種牡馬スペシャルウィークは牝馬は「ジャパニーズスーパースター」と称されたシーザリオやG1を6勝したブエナビスタと派手な活躍を見せた馬がいる一方、牡馬のG1勝利は3つに留まっています。現状、スペシャルウィークを父祖直系の始祖とする種牡馬は、ブルーバードの父であるリーチザクラウンと、2014年の菊花賞馬トーホウジャッカルの2頭しかいません。さらにはその2頭も、種付け頭数がやや減少している傾向にあります。

言葉を選ばずに言うと、スペシャルウィークの父祖直系は風前の灯火とも言える状態です。
しかし、もしもこのブルーバードが桜花賞を勝つようなことがあれば、父であるリーチザクラウンの価値も高まることが予想され、さらにはその血が繋がることも考えられます。
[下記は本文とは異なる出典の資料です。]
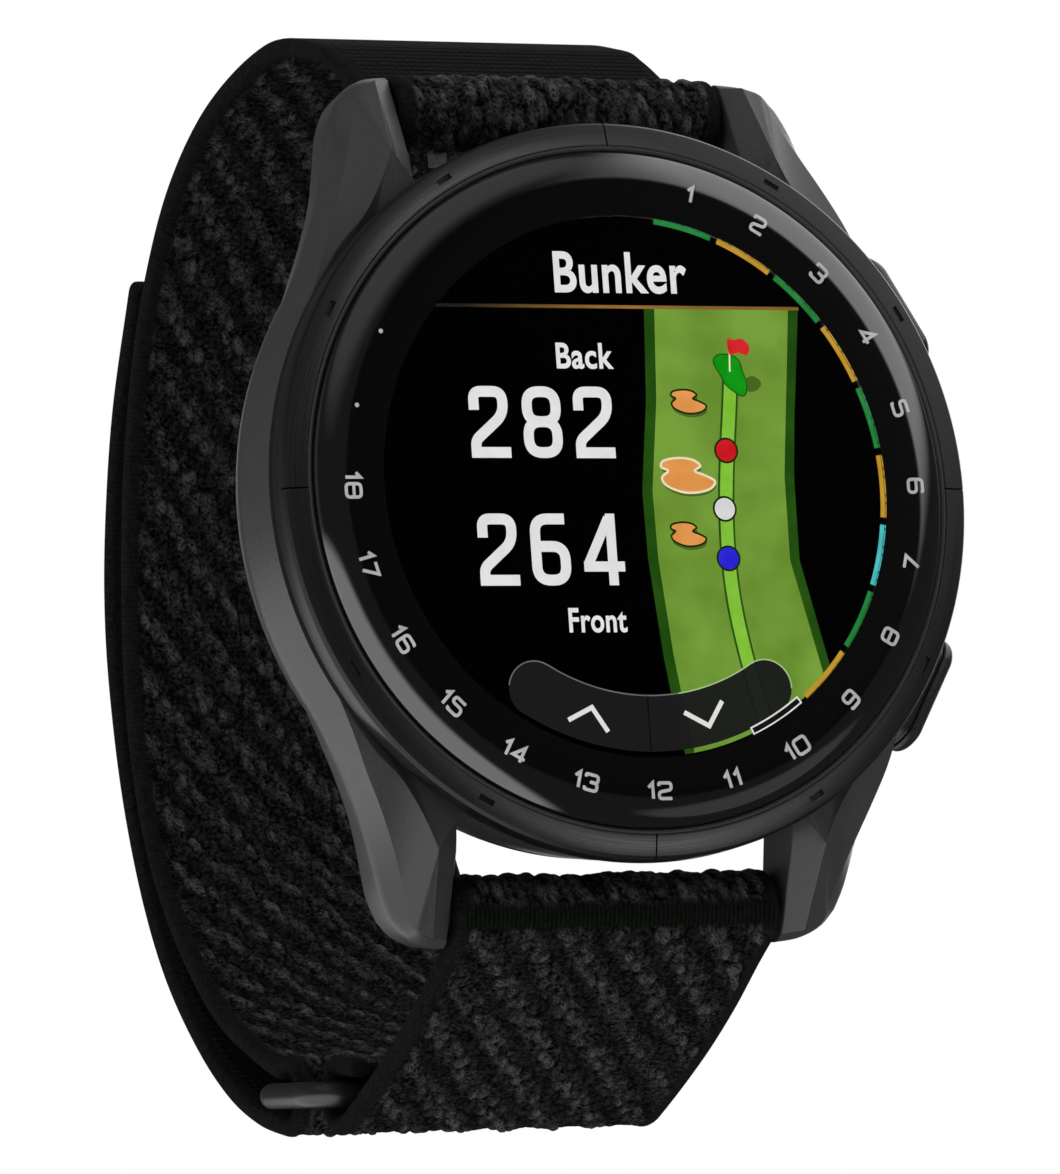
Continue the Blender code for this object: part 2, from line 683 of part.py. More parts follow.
def make_bar_coil(end, spot):
    """The coil spring inside a spring bar."""
    turns = 6
    steps = turns * 7
    rings = []
    for step in range(steps + 1):
        turn = 2 * math.pi * step / 7
        x = -4.4 + 5.4 * step / steps
        ring = []
        for radius, shift in ((0.32, 0.0), (0.42, 0.1), (0.52, 0.0), (0.42, -0.1)):
            ring.append((x + shift, spot[0] + radius * math.cos(turn),
                         spot[1] + radius * math.sin(turn)))
        rings.append(ring)
    finish_mesh(end + "_bar_spring", skin_rings(rings, closed_ends=True), steel())


# Strap

def around(centre, radius, start, end, steps):
    """(depth, height) points of an arc; degrees from rearwards towards 12 o'clock."""
    points = []
    for step in range(steps + 1):
        angle = math.radians(start + (end - start) * step / steps)
        points.append((centre[0] + radius * math.cos(angle), centre[1] + radius * math.sin(angle)))
    return points


def long_strap_path():
    """Middle of the long strap: over the top bar, under it, round the wrist, over the ring."""
    tail = [(9.5, 24.85), (9.0, 24.62)]
    wrap = around(TOP_BAR, WRAP_RADIUS, 68.0, 280.0, 12)
    run = smooth_line(
        [wrap[-1], (9.2, 21.8), (10.2, 23.3), (11.2, 24.75), (13.1, 26.1), (15.4, 27.6),
         (17.9, 28.8), (25.0, 30.4), (34.2, 29.05), (41.1, 25.75), (46.0, 21.0), (49.4, 15.6),
         (51.9, 9.0), (53.4, 1.0), (53.5, -6.0), (51.8, -12.8), (48.1, -18.8), (42.8, -24.0),
         (37.2, -27.1), (33.6, -28.62)], 3)
    fold = around(RING_REAR, FOLD_RADIUS, 95.0, 180.0, 6)
    return tail + wrap[:-1] + run[:-1] + fold


def flap_path():
    """Middle of the folded-back free end, from under the ring's rear bar up to its tip."""
    fold = around(RING_REAR, FOLD_RADIUS, 243.0, 278.0, 3)
    run = smooth_line(
        [fold[-1], (37.0, -30.9), (41.2, -28.9), (45.6, -25.6), (49.9, -21.0), (53.0, -15.6),
         (55.2, -9.0), (56.2, -2.0), (56.0, 3.5), (54.7, 9.0), (52.6, 14.4), (49.3, 19.9),
         (48.4, 21.3)], 3)
    return fold[:-1] + run


def short_strap_path():
    """Middle of the short strap: round the bottom bar, down the wrist, round the ring's front bar."""
    tail = [(10.8, -24.1), (9.7, -22.85)]
    wrap = around(BOTTOM_BAR, WRAP_RADIUS, 40.0, 245.0, 12)
    run = smooth_line(
        [wrap[-1], (8.9, -25.6), (12.3, -27.6), (16.3, -29.6), (20.6, -31.4), (24.2, -32.75)], 3)
    fold = around(RING_FRONT, FOLD_RADIUS, 282.0, 430.0, 9)
    end = smooth_line([fold[-1], (22.2, -29.75)], 2)
    return tail + wrap[:-1] + run[:-1] + fold[:-1] + end


def path_normals(path):
    """Unit vectors across a (depth, height) path, to its left."""
    normals = []
    for index in range(len(path)):
        before = path[max(index - 1, 0)]
        after = path[min(index + 1, len(path) - 1)]
        run = Vector((after[0] - before[0], after[1] - before[1])).normalized()
        normals.append(Vector((-run.y, run.x)))
    return normals


def hook_path():
    """Middle of the hook tape on the inner side of the flap, near its tip."""
    path = flap_path()
    line = []
    for point, normal in list(zip(path, path_normals(path)))[17:34]:
        shifted = Vector(point) + normal * (STRAP_THICK / 2 + HOOK_THICK / 2 + 0.1)
        line.append(tuple(shifted))
    return line


def make_strap():
    look = strap_fabric()
    long_strap = ribbon_plate("long_strap", long_strap_path(), STRAP_THICK, STRAP_HALF, look)
    cut(long_strap, block("top_lever_notch", (-8.4, 6.4, 18.5), (-4.4, 8.6, 22.4), None))
    set_origin(long_strap, (0.0, *TOP_BAR))
    flap = ribbon_plate("strap_flap", flap_path(), STRAP_THICK, STRAP_HALF, look)
    set_origin(flap, (0.0, *RING_REAR))
    hooks = ribbon_plate("hook_pad", hook_path(), HOOK_THICK, STRAP_HALF - 1.4, hook_tape())
    set_origin(hooks, (0.0, *RING_REAR))
    short_strap = ribbon_plate("short_strap", short_strap_path(), STRAP_THICK, STRAP_HALF, look)
    cut(short_strap, block("bottom_lever_notch", (-8.4, 7.7, -23.6), (-4.4, 11.5, -20.0), None))
    set_origin(short_strap, (0.0, *BOTTOM_BAR))
    make_ring()


def make_ring():
    """The metal ring: two bars across the strap, joined by a rounded arm at each side."""
    half_span = math.dist(RING_FRONT, RING_REAR) / 2
    middle = ((RING_FRONT[0] + RING_REAR[0]) / 2, (RING_FRONT[1] + RING_REAR[1]) / 2)
    run = Vector((RING_REAR[0] - RING_FRONT[0], RING_REAR[1] - RING_FRONT[1])).normalized()
    reach_x = RING_HALF - RING_WIRE
    rings = []
    for sign_x, sign_y, start in ((1, 1, 0), (-1, 1, 90), (-1, -1, 180), (1, -1, 270)):
        for step in range(5):
            angle = math.radians(start + 90.0 * step / 4)
            x = sign_x * (reach_x - RING_CORNER) + RING_CORNER * math.cos(angle)
            y = sign_y * (half_span - RING_CORNER) + RING_CORNER * math.sin(angle)
            out = Vector((math.cos(angle), math.sin(angle)))
            ring = []
            for part in range(10):
                turn = 2 * math.pi * part / 10
                flat = RING_WIRE * math.cos(turn)
                lift = RING_WIRE * math.sin(turn)
                along = y + out.y * flat
                ring.append((x + out.x * flat,
                             middle[0] + run.x * along - run.y * lift,
                             middle[1] + run.y * along + run.x * lift))
            rings.append(ring)
    ring = finish_mesh("strap_ring", skin_rings(rings, closed_ends=False), ring_metal())
    set_origin(ring, (0.0, *RING_FRONT))


def main():
    clear_scene()
    make_case()
    make_bezel()
    make_lens()
    make_display()
    make_electronics()
    make_buttons()
    make_back()
    make_spring_bar("top", TOP_BAR, (0.0, -1.0))
    make_spring_bar("bottom", BOTTOM_BAR, (0.85, 0.53))
    make_strap()


main()
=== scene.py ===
"""Looks of the golf GPS watch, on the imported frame.

Metres outside, millimetres inside: a point is (x, depth, height), where the depth is
measured rearwards from the plane of the bezel's top and the height towards 12 o'clock.
"""
import math

import bmesh
import bpy
import numpy as np
from mathutils import Matrix, Vector


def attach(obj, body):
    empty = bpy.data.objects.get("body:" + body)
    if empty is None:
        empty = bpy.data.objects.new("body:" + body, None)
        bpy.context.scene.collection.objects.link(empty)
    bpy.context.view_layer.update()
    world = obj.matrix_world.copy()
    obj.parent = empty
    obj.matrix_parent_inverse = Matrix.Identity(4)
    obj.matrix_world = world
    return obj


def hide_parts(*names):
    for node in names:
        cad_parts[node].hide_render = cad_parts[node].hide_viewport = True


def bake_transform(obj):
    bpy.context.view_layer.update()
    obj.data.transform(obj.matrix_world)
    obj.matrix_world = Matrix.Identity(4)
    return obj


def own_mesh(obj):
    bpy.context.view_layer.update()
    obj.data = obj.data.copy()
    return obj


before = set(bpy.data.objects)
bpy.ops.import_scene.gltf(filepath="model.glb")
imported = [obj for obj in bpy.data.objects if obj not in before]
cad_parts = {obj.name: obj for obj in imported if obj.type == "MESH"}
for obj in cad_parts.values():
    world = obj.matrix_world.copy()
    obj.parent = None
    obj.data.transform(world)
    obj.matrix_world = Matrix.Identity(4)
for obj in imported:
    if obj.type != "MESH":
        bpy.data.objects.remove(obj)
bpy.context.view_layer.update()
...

そうすれば遠い未来の競馬ゲームで「ナスルーラ系」や「ロイヤルチャージャー系」と同じように「スペシャルウィーク系」と言う文字列が並ぶ可能性も出てきます。

前述のホウオウイクセルもスペシャルウィークの血を引いていますが、父祖直系にこだわる方などはこちらのブルーバードが、幸せを運ぶ青い鳥になってくれるかもしれません。

その他のウマ娘関連血統馬は、下記の通りです。

  • ストライプ:父の母がエアグルーヴ
  • ストゥーティ:曽祖父がグラスワンダー、母方の祖父がゼンノロブロイ
  • シゲルピンクルビー:曾祖父がグラスワンダー
  • ソングライン:母の祖父がアグネスタキオン

さらに、ウマ娘関連以外にも、今年の桜花賞は希少性の高さと神々しいほどの白さを誇る「白毛」という種類の毛色を持つソダシや、父母ともに三冠馬と言う超良血で桜花賞親子制覇を狙うアカイトリノムスメなど、話題性が豊富な一戦です。間違いなく一見の価値があるレースだと思いますので、競馬に少しでも興味が湧いた方は是非見ることをお勧めします。